Sending 5, 100-byte ICMP Echos to 10.10.224.98, timeout is 2 seconds:
!!!!!
Success rate is 100 percent (5/5), round-trip min/avg/max = 1/2/6 ms
But then the ping stops working? and the switch can no longer contact the prime server, however I can still see it from my desktop? Logging back on to the switch I again look at the ARP cache..
Protocol Address Age (min) Hardware Addr Type Interface
Internet 10.10.224.99 2 0050.5683.61ce ARPA Vlan1
Internet 20.20.255.1 0 4403.a754.8300 ARPA Vlan666
Internet 20.20.255.6 – 7010.5c99.f241 ARPA Vlan666
What?? why has the switch learnt a mac address on vlan 1? I have two issues with it doing this, first Prime is still trying to contact it via the DFGW ( I can see this in a packet trace) so the switch is not seeing the packets coming in on vlan 1, second the interface for vlan 1 is shut down so there should be no ARP entries on it! to get it working I clear the ARP cache of this entry and all is good… well for a few days / hours and then it happens again, but the time between issues seems very random. Keeping an eye on it I see it happen with anther monitoring server, and then another? The one thing I notice is that all the times it happens it is always a server on vmware. Physical servers/appliance and desktops never seem to have this issue. This is the first piece of the puzzle, what does Vmware do different to other servers? They Migrate! And when they migrate between the physical hosts the vmware system sends a gratuitous arp on to the network to alert switches what port in the network to now find the server on? And some switches that have “ip arp gleaning” switched on which is the default hear this and place an entry in to there ARP table. Even though the switch had the interface vlan 1 shut down, it still passed vlan1 traffic through the switch at layer 2 and this seemed to be enough that it saw the ARP packet, and added the entry to its ARP table. Then of course the it try’s to use this entry for communication but as the interface is indeed shut it will not work!
A little bit of time with CISCO TAC and the solution was to disable IP arp gleaning on all the access switches, it might be useful for provisioning switches but as I found it can cause issues.
no ip arp gleaning tftp
no ip arp gleaning udp
The fact it was learning on a disabled interface is a bug and something CISCO are looking in to.

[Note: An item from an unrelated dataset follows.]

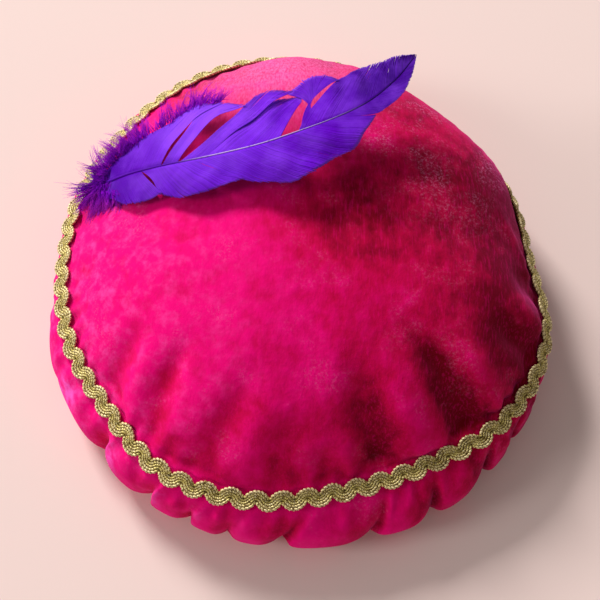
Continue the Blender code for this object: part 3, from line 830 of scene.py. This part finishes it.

However that’s not quite the end of the story, disabling “IP ARP Gleaning” did not work! and this had us scratching out heads for a while, until one of the cisco engineers I was talking to noticed this..
Cisco Bug CSCun38166
“no ip arp gleaning tftp and udp” doesn’t work
CSCun38166
On 2960,when we configure “no ip arp gleaning tftp” and “no ip arp gleaning udp” then do
tftp use command”copy flash:teset tftp:”
It is expected following behavior:1.do not learn a IP address from other segment.
2.add a arp entry corresponding with HSRP virtual mac addressHowever in our case,it turns out like below:
1.generate a arp entry of IP address from other segment
2.add a arp entry corresponding with HSRP PHY mac address.
Conditions:
1.no ip arp gleaning tftp
OR
no ip arp gleaning udp
2.do tftp use following command
copy flash:teset tftp:
And looking at the version code, oh yes I would be running one of the affected versions. 15.0(2)SE6, a quick upgrade to version SE7 and all is good.
I am impressed though, hitting 2 cisco bugs in one issue.
And in the end it was prime that sorted it all out, a single click and it pushed the IOS update and the configuration for “no ip arp gleaning” to all 2960s affected devices, not going to ake this a post for plugging prime, but it does have its good points.